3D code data
— Begin —

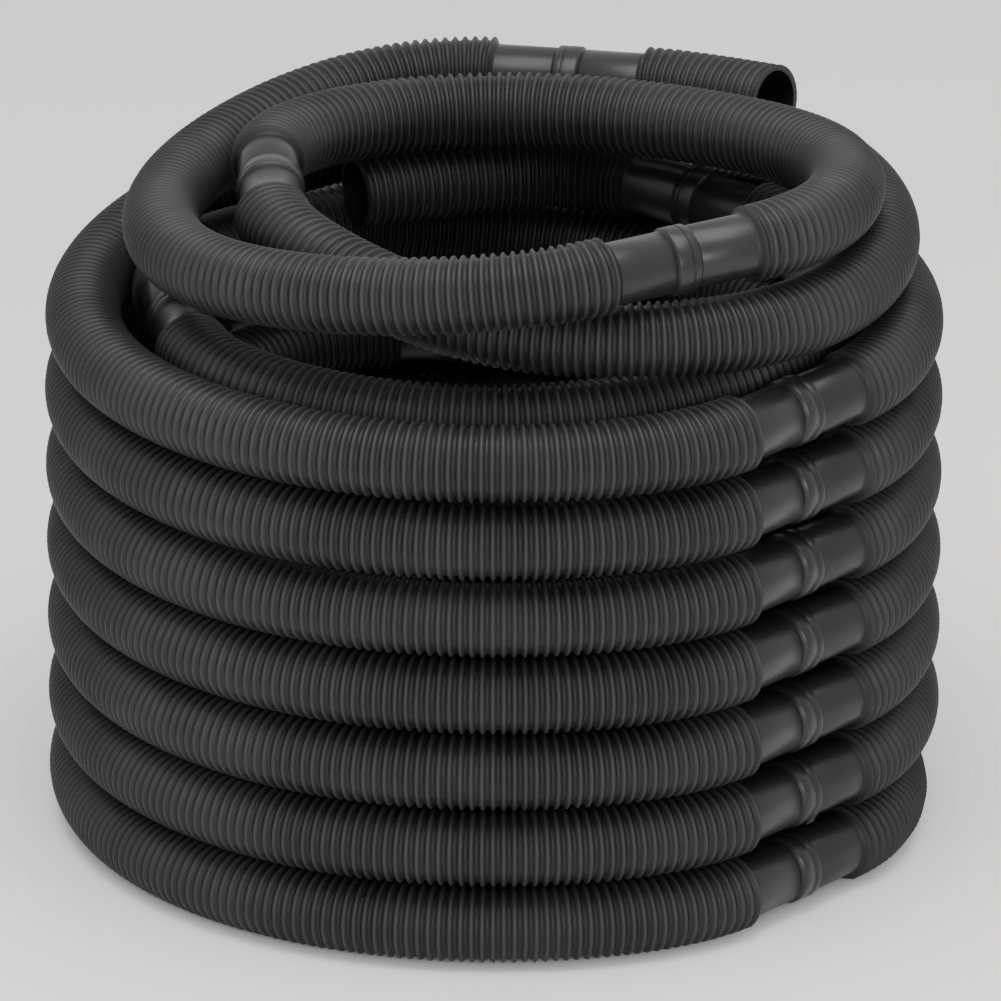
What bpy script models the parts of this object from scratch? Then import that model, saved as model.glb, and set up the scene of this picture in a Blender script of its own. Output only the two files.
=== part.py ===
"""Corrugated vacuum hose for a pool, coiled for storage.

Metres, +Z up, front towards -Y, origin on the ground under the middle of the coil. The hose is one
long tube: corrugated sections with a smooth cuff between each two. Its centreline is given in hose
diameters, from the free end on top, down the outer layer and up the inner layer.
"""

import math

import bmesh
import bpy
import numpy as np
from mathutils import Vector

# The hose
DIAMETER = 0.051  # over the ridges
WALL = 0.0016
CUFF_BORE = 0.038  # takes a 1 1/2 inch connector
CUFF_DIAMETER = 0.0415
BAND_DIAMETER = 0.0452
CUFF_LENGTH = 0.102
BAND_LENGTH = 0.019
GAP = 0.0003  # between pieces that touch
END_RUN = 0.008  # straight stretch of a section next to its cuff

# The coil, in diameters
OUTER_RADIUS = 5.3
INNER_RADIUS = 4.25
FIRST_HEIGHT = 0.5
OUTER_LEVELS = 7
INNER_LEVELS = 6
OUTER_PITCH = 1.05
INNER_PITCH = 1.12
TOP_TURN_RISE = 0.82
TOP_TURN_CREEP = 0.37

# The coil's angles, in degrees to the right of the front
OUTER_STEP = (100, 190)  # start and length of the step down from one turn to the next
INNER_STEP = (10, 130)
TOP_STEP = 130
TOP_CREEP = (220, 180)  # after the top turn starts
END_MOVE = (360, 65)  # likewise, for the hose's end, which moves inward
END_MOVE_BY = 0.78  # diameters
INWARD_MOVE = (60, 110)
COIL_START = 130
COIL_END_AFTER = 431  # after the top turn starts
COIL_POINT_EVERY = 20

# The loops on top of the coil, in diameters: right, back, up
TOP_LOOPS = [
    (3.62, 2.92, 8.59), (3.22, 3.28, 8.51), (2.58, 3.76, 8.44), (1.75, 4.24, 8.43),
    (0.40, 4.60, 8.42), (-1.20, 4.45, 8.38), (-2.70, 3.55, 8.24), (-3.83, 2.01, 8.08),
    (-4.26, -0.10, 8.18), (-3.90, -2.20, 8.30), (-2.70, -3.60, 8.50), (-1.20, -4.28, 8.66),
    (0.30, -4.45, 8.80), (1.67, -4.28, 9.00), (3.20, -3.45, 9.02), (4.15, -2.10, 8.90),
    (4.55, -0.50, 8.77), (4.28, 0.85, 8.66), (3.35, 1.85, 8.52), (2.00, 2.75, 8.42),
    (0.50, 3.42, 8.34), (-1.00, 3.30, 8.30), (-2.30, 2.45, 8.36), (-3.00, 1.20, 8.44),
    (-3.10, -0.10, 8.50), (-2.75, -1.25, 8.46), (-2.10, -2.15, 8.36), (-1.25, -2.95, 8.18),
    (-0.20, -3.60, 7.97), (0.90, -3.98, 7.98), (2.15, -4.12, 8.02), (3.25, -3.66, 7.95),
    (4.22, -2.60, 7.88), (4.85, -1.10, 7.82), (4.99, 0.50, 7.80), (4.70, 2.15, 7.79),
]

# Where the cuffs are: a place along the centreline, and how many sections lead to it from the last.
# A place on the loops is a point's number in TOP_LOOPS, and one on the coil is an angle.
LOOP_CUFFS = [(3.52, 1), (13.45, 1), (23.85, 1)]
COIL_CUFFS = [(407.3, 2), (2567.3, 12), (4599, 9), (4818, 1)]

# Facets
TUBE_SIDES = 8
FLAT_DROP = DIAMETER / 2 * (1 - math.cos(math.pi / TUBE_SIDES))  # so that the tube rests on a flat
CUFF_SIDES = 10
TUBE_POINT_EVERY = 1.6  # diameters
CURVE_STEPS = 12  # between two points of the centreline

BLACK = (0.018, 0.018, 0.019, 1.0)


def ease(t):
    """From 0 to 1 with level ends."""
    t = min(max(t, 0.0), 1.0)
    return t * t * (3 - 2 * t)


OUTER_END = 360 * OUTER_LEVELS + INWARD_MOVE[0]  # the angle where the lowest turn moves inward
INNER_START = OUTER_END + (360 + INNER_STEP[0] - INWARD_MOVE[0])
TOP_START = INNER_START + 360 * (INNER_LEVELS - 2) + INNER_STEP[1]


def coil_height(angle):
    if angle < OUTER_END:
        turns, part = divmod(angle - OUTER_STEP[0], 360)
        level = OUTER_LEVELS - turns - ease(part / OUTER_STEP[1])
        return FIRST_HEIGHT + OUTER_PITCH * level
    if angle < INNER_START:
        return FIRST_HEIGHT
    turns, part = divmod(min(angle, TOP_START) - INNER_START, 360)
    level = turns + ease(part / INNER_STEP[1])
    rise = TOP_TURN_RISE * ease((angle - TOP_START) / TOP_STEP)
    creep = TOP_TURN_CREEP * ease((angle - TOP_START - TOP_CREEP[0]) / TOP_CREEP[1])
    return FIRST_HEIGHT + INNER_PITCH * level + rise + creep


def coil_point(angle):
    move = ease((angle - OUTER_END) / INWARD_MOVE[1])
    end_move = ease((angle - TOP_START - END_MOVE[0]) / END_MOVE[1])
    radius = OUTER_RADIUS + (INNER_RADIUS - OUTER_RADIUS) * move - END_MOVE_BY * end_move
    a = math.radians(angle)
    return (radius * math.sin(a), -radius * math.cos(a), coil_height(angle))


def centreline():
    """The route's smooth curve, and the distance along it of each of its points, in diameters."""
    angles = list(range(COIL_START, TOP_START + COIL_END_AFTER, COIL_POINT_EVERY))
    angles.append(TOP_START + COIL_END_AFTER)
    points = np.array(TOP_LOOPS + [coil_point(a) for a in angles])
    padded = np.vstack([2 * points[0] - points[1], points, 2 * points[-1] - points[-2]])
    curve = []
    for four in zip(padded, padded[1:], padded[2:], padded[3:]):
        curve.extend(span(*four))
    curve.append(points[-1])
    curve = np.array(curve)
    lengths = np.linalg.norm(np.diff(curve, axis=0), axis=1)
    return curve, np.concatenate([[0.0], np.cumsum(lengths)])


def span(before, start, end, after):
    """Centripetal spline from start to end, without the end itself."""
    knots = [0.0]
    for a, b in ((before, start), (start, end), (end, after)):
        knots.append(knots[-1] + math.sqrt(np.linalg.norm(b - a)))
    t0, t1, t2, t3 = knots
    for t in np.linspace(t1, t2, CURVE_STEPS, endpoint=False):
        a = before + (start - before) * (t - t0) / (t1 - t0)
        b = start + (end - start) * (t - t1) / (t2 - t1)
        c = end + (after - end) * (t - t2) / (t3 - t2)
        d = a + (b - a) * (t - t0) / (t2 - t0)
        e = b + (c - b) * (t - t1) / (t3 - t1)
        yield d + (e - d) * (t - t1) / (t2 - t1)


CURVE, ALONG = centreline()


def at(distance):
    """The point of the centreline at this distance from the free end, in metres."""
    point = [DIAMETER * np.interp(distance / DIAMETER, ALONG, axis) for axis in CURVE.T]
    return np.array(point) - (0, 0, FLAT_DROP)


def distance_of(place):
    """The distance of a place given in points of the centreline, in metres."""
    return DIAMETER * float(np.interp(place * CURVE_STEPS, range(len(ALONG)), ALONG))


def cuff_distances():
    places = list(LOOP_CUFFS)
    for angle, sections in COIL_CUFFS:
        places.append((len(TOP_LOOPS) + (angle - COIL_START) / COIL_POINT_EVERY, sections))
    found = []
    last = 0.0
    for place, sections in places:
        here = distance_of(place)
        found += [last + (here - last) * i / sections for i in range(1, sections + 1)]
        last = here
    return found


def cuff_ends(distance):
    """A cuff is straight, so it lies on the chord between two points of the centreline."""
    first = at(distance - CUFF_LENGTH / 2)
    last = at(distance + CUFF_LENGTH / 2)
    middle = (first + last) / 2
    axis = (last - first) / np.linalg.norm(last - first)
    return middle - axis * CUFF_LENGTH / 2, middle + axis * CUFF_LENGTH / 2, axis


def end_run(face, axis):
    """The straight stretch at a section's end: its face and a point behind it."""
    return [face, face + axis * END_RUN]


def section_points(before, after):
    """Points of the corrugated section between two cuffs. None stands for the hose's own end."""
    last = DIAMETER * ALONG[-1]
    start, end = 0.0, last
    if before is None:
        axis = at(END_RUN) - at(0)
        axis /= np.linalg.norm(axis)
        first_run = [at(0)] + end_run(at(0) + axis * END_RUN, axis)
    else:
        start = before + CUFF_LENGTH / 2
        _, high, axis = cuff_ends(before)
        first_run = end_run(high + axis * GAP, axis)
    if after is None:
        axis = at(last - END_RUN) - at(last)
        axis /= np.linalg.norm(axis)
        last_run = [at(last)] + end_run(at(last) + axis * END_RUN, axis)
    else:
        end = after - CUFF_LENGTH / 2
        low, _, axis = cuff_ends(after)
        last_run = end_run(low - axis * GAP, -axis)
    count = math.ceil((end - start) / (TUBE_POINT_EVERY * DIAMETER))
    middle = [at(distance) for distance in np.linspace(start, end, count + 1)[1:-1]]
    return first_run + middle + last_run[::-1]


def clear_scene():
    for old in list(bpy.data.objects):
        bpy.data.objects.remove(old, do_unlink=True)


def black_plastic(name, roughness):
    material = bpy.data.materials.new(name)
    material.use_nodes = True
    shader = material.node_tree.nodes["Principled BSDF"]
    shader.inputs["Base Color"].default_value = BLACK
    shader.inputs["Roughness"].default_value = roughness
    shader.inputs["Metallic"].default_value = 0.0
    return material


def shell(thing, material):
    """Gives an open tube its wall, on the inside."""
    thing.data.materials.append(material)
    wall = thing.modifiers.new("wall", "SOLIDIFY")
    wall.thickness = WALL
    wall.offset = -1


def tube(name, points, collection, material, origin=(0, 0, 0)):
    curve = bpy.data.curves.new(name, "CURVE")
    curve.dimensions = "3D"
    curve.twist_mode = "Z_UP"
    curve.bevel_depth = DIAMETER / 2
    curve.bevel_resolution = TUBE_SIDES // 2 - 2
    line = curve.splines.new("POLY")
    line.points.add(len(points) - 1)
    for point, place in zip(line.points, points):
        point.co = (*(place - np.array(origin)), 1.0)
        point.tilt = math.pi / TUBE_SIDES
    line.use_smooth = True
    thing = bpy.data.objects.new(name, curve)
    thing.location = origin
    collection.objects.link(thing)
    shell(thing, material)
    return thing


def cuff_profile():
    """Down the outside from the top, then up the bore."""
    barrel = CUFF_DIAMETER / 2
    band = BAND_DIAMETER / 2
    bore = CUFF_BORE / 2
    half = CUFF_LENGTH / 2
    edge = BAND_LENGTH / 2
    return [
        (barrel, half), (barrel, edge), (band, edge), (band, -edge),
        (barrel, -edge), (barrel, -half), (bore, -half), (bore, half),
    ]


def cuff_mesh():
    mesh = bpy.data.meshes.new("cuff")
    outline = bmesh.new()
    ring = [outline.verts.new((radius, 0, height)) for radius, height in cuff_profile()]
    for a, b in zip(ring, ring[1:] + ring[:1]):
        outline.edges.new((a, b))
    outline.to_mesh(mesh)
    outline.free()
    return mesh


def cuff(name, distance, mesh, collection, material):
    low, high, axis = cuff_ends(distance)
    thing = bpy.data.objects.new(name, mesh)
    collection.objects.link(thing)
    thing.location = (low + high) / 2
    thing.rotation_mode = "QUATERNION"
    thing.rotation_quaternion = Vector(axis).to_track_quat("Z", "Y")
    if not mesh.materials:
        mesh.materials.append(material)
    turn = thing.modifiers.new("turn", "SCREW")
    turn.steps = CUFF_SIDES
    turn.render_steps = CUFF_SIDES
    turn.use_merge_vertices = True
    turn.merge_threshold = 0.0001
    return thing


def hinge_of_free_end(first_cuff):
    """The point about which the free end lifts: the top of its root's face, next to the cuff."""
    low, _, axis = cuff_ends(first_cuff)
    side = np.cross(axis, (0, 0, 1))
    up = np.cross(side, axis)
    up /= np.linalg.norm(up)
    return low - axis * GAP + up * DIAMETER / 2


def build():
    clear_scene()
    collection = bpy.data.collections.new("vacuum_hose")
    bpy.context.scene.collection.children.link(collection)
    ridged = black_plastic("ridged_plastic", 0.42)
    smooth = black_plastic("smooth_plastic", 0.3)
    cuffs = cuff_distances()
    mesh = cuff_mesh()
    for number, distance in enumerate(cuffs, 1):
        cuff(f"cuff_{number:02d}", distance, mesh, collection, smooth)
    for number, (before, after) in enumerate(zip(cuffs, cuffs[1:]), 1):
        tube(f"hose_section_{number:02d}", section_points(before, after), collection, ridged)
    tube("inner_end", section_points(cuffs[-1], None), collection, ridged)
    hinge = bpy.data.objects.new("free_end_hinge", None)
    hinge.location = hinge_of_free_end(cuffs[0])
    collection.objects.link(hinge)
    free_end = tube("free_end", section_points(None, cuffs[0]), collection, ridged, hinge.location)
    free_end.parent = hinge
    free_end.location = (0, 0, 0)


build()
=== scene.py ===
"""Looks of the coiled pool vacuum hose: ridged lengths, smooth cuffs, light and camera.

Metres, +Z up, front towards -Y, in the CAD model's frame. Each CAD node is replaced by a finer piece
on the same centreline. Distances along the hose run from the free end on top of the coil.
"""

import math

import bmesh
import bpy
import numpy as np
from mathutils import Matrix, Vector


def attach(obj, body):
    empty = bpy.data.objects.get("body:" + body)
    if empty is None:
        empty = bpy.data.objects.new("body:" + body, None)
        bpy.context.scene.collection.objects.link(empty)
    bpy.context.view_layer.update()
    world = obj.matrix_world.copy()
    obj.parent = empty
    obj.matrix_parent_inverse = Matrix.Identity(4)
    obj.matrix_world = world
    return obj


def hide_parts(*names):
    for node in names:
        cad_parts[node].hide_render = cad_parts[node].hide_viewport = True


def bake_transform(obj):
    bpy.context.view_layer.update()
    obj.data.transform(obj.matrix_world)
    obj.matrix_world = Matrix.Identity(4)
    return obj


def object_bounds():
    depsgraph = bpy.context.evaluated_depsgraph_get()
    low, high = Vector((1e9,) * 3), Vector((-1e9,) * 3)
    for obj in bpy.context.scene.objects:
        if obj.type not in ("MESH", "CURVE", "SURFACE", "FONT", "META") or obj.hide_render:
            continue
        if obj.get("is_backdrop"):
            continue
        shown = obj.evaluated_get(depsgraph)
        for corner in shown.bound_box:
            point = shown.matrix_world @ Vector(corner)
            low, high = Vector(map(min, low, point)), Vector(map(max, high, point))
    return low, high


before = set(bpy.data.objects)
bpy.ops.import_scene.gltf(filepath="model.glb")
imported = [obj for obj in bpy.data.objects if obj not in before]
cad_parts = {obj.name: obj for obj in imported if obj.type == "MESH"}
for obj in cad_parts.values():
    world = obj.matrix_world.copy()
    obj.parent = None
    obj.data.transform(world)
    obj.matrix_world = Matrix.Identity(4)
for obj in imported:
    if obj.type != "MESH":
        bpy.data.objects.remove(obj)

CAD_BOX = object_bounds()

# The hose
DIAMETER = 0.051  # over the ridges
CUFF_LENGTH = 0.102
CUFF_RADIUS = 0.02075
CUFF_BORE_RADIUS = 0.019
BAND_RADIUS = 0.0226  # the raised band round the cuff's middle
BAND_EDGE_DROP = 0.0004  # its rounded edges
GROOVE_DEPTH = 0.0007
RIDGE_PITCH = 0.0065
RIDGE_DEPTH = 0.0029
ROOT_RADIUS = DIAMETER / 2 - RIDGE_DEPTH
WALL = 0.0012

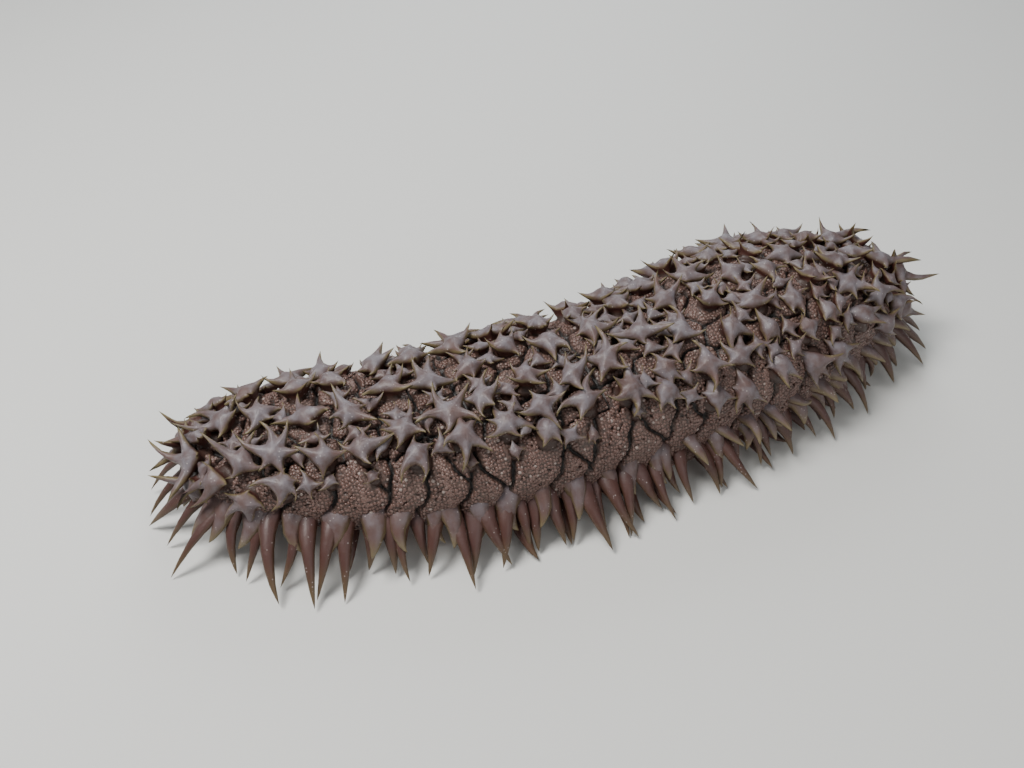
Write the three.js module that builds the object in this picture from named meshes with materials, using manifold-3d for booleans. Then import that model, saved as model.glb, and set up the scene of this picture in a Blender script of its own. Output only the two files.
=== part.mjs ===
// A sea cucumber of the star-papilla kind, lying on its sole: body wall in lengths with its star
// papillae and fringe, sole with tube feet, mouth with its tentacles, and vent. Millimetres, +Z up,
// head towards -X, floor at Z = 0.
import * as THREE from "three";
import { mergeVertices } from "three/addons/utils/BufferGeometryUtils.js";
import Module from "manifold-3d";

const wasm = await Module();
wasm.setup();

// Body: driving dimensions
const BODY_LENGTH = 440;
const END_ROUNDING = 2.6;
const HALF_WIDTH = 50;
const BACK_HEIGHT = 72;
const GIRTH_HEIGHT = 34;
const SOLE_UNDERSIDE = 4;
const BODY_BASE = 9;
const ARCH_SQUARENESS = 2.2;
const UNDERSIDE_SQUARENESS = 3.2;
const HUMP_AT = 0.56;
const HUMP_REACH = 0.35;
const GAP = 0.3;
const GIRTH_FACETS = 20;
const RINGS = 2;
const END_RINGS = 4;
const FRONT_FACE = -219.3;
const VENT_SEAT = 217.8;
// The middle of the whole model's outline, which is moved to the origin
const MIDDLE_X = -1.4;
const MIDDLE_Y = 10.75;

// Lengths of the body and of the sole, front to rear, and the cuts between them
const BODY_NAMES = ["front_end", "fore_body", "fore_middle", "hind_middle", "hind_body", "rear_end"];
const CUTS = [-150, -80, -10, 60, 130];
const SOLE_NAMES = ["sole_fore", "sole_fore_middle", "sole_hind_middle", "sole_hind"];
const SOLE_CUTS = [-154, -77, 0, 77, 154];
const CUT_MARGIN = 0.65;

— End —

■ EXERCISE DETAILS:
From the records above, copy out the line with "for number, (before, after)", the line with "for corner in", and every line between them, word for word.

■ PROBLEM SOLUTION:
    for number, (before, after) in enumerate(zip(cuffs, cuffs[1:]), 1):
        tube(f"hose_section_{number:02d}", section_points(before, after), collection, ridged)
    tube("inner_end", section_points(cuffs[-1], None), collection, ridged)
    hinge = bpy.data.objects.new("free_end_hinge", None)
    hinge.location = hinge_of_free_end(cuffs[0])
    collection.objects.link(hinge)
    free_end = tube("free_end", section_points(None, cuffs[0]), collection, ridged, hinge.location)
    free_end.parent = hinge
    free_end.location = (0, 0, 0)


build()
=== scene.py ===
"""Looks of the coiled pool vacuum hose: ridged lengths, smooth cuffs, light and camera.

Metres, +Z up, front towards -Y, in the CAD model's frame. Each CAD node is replaced by a finer piece
on the same centreline. Distances along the hose run from the free end on top of the coil.
"""

import math

import bmesh
import bpy
import numpy as np
from mathutils import Matrix, Vector


def attach(obj, body):
    empty = bpy.data.objects.get("body:" + body)
    if empty is None:
        empty = bpy.data.objects.new("body:" + body, None)
        bpy.context.scene.collection.objects.link(empty)
    bpy.context.view_layer.update()
    world = obj.matrix_world.copy()
    obj.parent = empty
    obj.matrix_parent_inverse = Matrix.Identity(4)
    obj.matrix_world = world
    return obj


def hide_parts(*names):
    for node in names:
        cad_parts[node].hide_render = cad_parts[node].hide_viewport = True


def bake_transform(obj):
    bpy.context.view_layer.update()
    obj.data.transform(obj.matrix_world)
    obj.matrix_world = Matrix.Identity(4)
    return obj


def object_bounds():
    depsgraph = bpy.context.evaluated_depsgraph_get()
    low, high = Vector((1e9,) * 3), Vector((-1e9,) * 3)
    for obj in bpy.context.scene.objects:
        if obj.type not in ("MESH", "CURVE", "SURFACE", "FONT", "META") or obj.hide_render:
            continue
        if obj.get("is_backdrop"):
            continue
        shown = obj.evaluated_get(depsgraph)
        for corner in shown.bound_box:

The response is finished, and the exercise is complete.